PHILADELPHIA -- After a disheartening morning session in which Penn State lost a pair of matches due to injury default, the Nittany Lions came roaring back Friday night, and forged a commanding team lead.
With a home-state advantage and a total of 92.5 points, ahead of second-place Cornell (75), Penn State has become the story of the NCAA championships at the Wells Fargo Center.
The Nittany Lions, who last won a title in 1953, had seven wrestlers alive at the quarterfinal round. But when both Edward Ruth (171) and Cameron Wade (285) suffered knee injuries, the pursuit of a team title seemed in jeopardy.
That said, Penn State recovered and put Frank Molinaro (149), David Taylor (157) and Quentin Wright (184), who picked up bonus points with a pin of Iowa's Grant Gambrall in 3:53, into Saturday night's finals.
And suddenly, the title chase was back on.
"The kids have heart and they want to do well here," said Penn State coach Cael Sanderson, who won four titles while at Iowa State. "I'm proud of these guys, but there is still a lot of wrestling ahead of us.
"We want our best performance and our best effort in this tournament. We've had some hard disappointments to take, but we have three in the finals. It's the nature of the beast, that in a tournament like this, you are going to have some disappointments, but some successes as well."
Iowa, in pursuit of its fourth consecutive title and 24th overall, are a distant third with 74 points. Oklahoma State (65.5) is fourth.
"I don't know what the points are right now, but this round is going to pretty much give us an idea of what we have to do to win," said Molinaro, the No. 2 seed who beat Boise State's Jason Chamberlain 4-1 to set up a finals showdown with fourth-seeded Kyle Dake of Cornell. "It was a similar situation at the Big 10 [tournament], going into that last placing round. We knew we had to win every match, and we knew we had to score bonus points and come up big."
Cornell stayed close for a bit. But a pair of losses at 184 by Steve Bosak and 197 by top-seeded Cam Simaz put the Big Red in second.
Nebraska's Jordan Burroughs, on the individual side, is making the most of his return home. The Cornhuskers senior is a native of Winslow Township, N.J., just across the Delaware River from Philadelphia. He continued his dominant run through the 165-pound weight class, with a 14-6 decision over Ohio State's Colt Sponseller. Burroughs, who has won 71 consecutive bouts and is 35-0 this season, has two tech falls to his credit in the tournament. He will be the favorite against Oklahoma's Tyler Caldwell on Saturday.
"I wrestle anyone who puts their foot out there on the line this weekend. I'm ready to dominate," Burroughs said. "I wrestled [Caldwell] twice this year, and I know he's going to be out there. I'll wrestle him hard. It's tough to beat a guy three times in the same season. He's going to be gunning for me.

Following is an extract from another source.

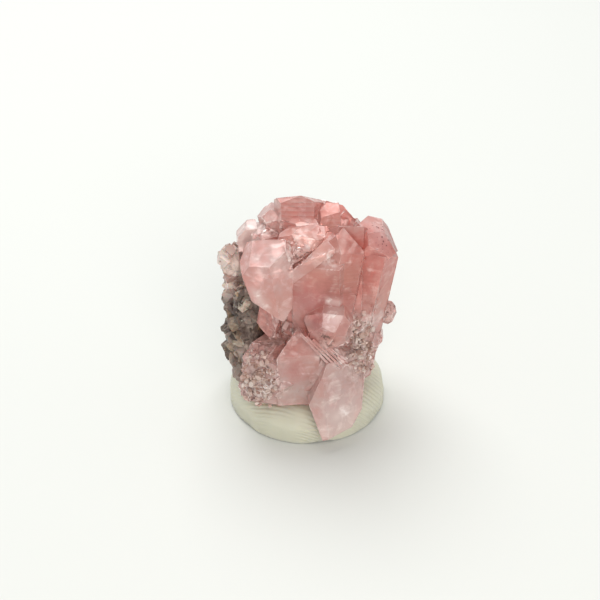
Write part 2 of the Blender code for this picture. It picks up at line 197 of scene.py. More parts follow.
def refine(piece, longest):
    """Splits edges in halves until none that shows is longer than longest."""
    mesh = piece.data
    bpy.ops.object.mode_set(mode="EDIT")
    bpy.ops.mesh.select_mode(type="EDGE")
    bpy.ops.mesh.select_all(action="SELECT")
    make_triangles()
    limit = 12 * longest    # the longest edges go first, so that the triangles stay well shaped
    while limit >= longest:
        for attempt in range(2):
            bpy.ops.mesh.select_all(action="DESELECT")
            bpy.ops.object.mode_set(mode="OBJECT")
            points = read(mesh.vertices, "co", 3)
            ends = read(mesh.edges, "vertices", 2, np.int32)
            first, second = points[ends[:, 0]], points[ends[:, 1]]
            chosen = np.linalg.norm(first - second, axis=1) > limit
            chosen &= ~(out_of_sight(first) & out_of_sight(second))
            mesh.edges.foreach_set("select", chosen)
            bpy.ops.object.mode_set(mode="EDIT")
            if chosen.any():
                bpy.ops.mesh.subdivide(number_cuts=1, quadcorner="INNERVERT")
                bpy.ops.mesh.select_all(action="SELECT")
                make_triangles()
        limit /= 1.5

    # A few slivers come out doubled or open, so they are cut out and the gaps closed again.
    for attempt in range(4):
        select_gaps()
        bpy.ops.mesh.delete(type="EDGE_FACE")
        select_gaps()
        bpy.ops.mesh.fill_holes(sides=0)
        make_triangles()
    bpy.ops.mesh.select_all(action="DESELECT")
    bpy.ops.object.mode_set(mode="OBJECT")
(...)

He's got technique and it's going to be a great match. I want to give the fans something that they paid a lot of money for."

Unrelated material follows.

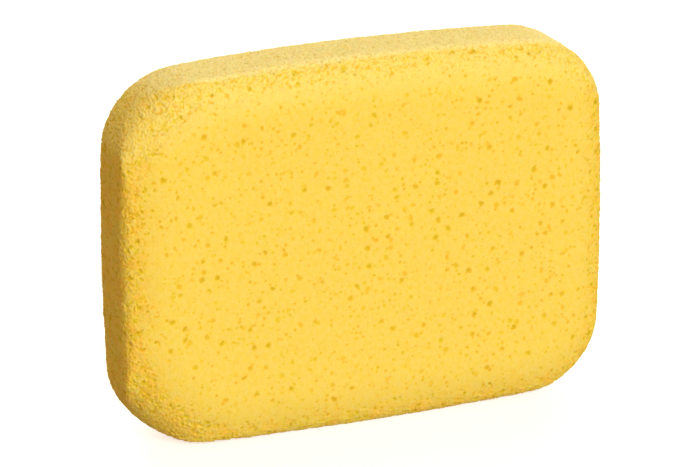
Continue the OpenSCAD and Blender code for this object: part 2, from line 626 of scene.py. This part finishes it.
def makeFloor(settings):
    disc = bmesh.new()
    radius, sides = settings["floorRadius"], settings["floorSides"]
    bmesh.ops.create_circle(disc, cap_ends=True, radius=radius, segments=sides)
    mesh = bpy.data.meshes.new("floor")
    disc.to_mesh(mesh)
    disc.free()
    floor = bpy.data.objects.new("floor", mesh)
    bpy.context.scene.collection.objects.link(floor)
    material = bpy.data.materials.new("paleFloor")
    material.use_nodes = True
    surface = material.node_tree.nodes["Principled BSDF"]
    surface.inputs["Base Color"].default_value = settings["floorColour"]
    surface.inputs["Roughness"].default_value = settings["floorRoughness"]
    surface.inputs["Emission Color"].default_value = white
    surface.inputs["Emission Strength"].default_value = settings["floorGlow"]
    mesh.materials.append(material)
    floor.visible_diffuse = False


def makeRoom(settings):
    world = bpy.data.worlds.new("paleRoom")
    world.use_nodes = True
    bpy.context.scene.world = world
    tree = world.node_tree
    background = tree.nodes["Background"]
    direction = tree.nodes.new("ShaderNodeTexCoord").outputs["Generated"]
    height = separate(tree, direction)[2]
    horizon = settings["horizon"]
    level = ramp(tree, height, -horizon, horizon, settings["ground"], settings["sky"])
    # The camera itself sees plain white beyond the floor.
    seen = tree.nodes.new("ShaderNodeLightPath").outputs["Is Camera Ray"]
    level = addNode(tree, "ShaderNodeMix", {0: seen, 2: level, 3: 1.0}).outputs[0]
    tree.links.new(level, background.inputs["Strength"])
    colour = mixColours(tree, seen, settings["roomColour"], white)
    tree.links.new(colour, background.inputs["Color"])


middle = (nodeLow + nodeHigh) / 2
keyLamp = addLamp("keyLamp", "SUN", studio["key"], studio["keyFrom"], middle)
topLamp = addLamp("topLamp", "AREA", studio["top"], studio["topFrom"], middle)
topLamp.shape = "DISK"
topLamp.size = studio["topSize"]
overLamp = addLamp("overLamp", "SUN", studio["over"], studio["overFrom"], middle)
backLamp = addLamp("backLamp", "SUN", studio["behind"], studio["behindFrom"], middle)
for sun in (keyLamp, overLamp, backLamp):
    sun.angle = math.radians(studio["sunSpread"])
makeFloor(studio)
makeRoom(studio)
bpy.context.scene.view_settings.view_transform = "Standard"
print("studio lit")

At 125, Arizona State's Anthony Robles, who was born without a right leg, beat Utah Valley's Ben Kjar 4-2. Kjar entered the semifinals with the distinction of being the only unseeded wrestler still in pursuit of a title. But Robles proved too tough.
"I'm just going to keep preparing like I have all year," said Robles, a three-time All-American who is now a perfect 35-0 this season. "I had it, in my mind, that I wanted to be a national champion. I trained for that. I went into every match like it was a national finals match."
Robles will face No. 2 seed Matt McDonough of Iowa, a 3-1 winner over Northwestern's Brandon Precin.
At 133, Oklahoma State's Jordan Oliver and Boise State's Andrew Hochstrasser, the No. 1 and No. 2 seeds, kept pace to meet each other in the final with a pair of decision wins over Wisconsin's Tyler Graff and Penn State's Andrew Long, respectively.
In a mild upset, third-seeded Boris Novachkov of Cal-Poly handled second-seeded Michael Thorn of Minnesota 9-3 to set the stage for a match against Michigan's Kellen Russell. Russell, the top seed, used 18 seconds of riding time in the second tiebreaker for a win over Iowa's Montell Marion.
The attendance also continues to be a storyline in Philadelphia. The day session drew 17,289, while the night was watched by 17,340.